SAP needs a retread
Among other things, I learned to be a vulcanizer in my youth at the Munich-based company Stahlgruber, an SAP inventory customer and well-known manufacturer of the Tip-Top tube patches for bicycle tires. The vulcanizer knows two main fields of work: repairing conveyor belts and patching tires and inner tubes. One specialty was the retreading of automobile tires. When resources were still valued and valuable and more was repaired than thrown away, retreading car tires was a respected craft: the rubber of the tire is milled down to the carcass, rubber is applied, vulcanized out, and a new tread is cut. As a rule, such tires are approved only up to about 80 km / h, but there are many applications where it is sufficient.
SAP needs a retread! Why? Underlying values and parameters that are not found on the balance sheet are cause for concern. We are not painting a horror scenario on the wall here, but asking you to take a closer look: SAP published its quarterly figures at the end of April and celebrated another success with cloud computing. On the day the figures were announced by CEO Christian Klein and the new CFO Dominik Asam, the share price catapulted upwards by around five percent.
Where does this cloud success come from? SAP is systematically reducing its on-prem offering: the best-known example is APO, Advanced Planner and Optimizer. The supply chain planning tool with an in-memory database for MPR runs has been discontinued. Its successor is called IBP, Integrated Business Planning, and is praised by SAP partners and existing customers for its functionality.
However, IBP is only available as a cloud offering. The step from APO to IBP is therefore also an involuntary step from on-prem to the cloud. But this also automatically increases SAP's cloud revenues on the balance sheet - an elegant no-brainer, isn't it?
SAP is acting disruptively: Existing customers are not being convinced with a better cloud offering, but are being forced to switch off on-prem. As many users as possible are currently trying to resist this compulsion to SAP's cloud computing.
In view of the current price increases for cloud computing from Microsoft, many IT managers suddenly became aware of the dependency this operating model leads to.
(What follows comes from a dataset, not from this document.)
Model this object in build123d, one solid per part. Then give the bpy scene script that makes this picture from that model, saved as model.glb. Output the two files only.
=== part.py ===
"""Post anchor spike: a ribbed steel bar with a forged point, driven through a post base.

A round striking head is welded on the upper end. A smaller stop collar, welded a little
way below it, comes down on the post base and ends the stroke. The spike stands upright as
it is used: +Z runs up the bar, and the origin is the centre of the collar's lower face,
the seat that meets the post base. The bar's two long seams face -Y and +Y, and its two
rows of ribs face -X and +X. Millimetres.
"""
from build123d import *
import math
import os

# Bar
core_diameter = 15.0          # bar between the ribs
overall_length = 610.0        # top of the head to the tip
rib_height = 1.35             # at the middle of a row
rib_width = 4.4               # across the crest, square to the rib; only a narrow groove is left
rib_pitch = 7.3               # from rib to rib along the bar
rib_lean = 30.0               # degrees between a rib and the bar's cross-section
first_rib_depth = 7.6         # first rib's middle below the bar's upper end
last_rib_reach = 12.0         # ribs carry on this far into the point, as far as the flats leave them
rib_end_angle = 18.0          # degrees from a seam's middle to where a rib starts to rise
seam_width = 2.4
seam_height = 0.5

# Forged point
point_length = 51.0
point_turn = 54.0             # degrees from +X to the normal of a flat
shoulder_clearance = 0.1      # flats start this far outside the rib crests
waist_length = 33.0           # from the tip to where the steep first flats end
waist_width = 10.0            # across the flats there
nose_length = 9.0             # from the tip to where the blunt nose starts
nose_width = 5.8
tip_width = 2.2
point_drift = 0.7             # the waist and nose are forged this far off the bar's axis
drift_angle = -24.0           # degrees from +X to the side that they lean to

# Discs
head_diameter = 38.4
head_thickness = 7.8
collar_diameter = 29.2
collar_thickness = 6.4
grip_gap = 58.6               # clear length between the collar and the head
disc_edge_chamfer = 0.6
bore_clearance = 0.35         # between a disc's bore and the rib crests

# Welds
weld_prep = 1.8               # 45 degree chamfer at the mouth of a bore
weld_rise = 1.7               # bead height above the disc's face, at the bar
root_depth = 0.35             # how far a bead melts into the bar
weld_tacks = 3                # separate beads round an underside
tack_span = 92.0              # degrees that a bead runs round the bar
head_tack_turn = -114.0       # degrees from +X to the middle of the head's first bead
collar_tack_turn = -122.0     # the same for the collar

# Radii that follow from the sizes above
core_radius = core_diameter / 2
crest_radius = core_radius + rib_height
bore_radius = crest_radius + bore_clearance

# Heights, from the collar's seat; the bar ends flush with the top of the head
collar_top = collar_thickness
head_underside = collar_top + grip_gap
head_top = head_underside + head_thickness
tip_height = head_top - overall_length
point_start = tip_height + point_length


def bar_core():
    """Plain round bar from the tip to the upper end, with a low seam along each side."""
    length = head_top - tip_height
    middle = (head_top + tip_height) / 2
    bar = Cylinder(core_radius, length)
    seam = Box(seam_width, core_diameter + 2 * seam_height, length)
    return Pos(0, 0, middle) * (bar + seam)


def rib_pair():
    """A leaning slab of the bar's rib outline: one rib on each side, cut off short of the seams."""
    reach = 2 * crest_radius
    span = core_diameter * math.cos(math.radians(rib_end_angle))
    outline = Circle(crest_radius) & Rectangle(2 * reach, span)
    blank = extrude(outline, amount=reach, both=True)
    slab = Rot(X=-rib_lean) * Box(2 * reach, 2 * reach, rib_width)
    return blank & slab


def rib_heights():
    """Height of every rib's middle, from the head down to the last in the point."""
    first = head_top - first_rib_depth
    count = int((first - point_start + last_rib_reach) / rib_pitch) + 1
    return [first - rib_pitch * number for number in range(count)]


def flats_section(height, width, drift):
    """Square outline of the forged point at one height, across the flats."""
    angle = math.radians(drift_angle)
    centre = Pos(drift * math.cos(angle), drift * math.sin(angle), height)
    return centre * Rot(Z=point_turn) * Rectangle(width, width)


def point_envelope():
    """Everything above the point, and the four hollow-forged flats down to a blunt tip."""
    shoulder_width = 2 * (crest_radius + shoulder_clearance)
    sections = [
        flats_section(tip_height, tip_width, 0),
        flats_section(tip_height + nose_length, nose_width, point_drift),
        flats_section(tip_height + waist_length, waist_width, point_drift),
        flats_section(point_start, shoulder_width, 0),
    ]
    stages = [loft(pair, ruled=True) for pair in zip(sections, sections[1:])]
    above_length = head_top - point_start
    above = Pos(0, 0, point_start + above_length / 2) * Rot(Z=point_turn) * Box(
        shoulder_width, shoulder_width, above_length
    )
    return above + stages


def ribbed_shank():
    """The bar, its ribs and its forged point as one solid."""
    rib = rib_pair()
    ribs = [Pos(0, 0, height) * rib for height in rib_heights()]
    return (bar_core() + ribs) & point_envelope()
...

The public cloud is therefore the final vendor lock-in for existing SAP customers, and many IT users are currently trying to prevent this disastrous step. They could succeed with a private cloud (on-prem) in their own data center. From the automobile manufacturer BMW from Munich, one hears in the SAP community that supply chain planning with IBP is conceivable, but that a cloud dependency with regard to externally specified maintenance windows for the company's own factories is not accepted. Thus, cloud computing appears to be a disruptive model for many existing SAP customers.
Disruptive fluctuation and persistence are among the parameters that do not appear on the balance sheet and yet determine the success of the SAP community. Sabine Bendiek, still a member of the SAP Executive Board and above reproach as an IT manager, did not make herself at home at the ERP world market leader. She will not renew her contract and will leave the Executive Board at the end of this year. Other board members will remain, even if their presence and balance sheet do not shine any brighter.
SAP currently has no marketing. Corporate communications are non-existent - with or without company spokesman Oliver Roll, who will also be leaving the company this year. Motivation and enthusiasm for visiting one of the Sapphire in-house trade fairs in Orlando, Barcelona and São Paulo are in vain. SAP's 50th anniversary celebrations last year took place largely out of the public eye. A proud appearance in the media and broad communication with the community were missing - SAP marketing is obviously unaware of the insight "Do good and talk about it".
SAP must and will retread: Disruption, fluctuation and disastrous inertia will bring forth the forces for renewal. CEO Christian Klein will build a new team over the next 24 months with new Supervisory Board Chairman Punit Renjen starting in 2024. The experiment could succeed. Former Deloitte CEO Renjen is only about 20 years older than Klein, and he can operate without legacy issues and considerations. Key positions with a Hasso Plattner Institute past can be re-evaluated. Missing marketing and communication will be approached differently by the former Deloitte manager. With Punit Renjen, Christian Klein gets a partner for the retread of SAP.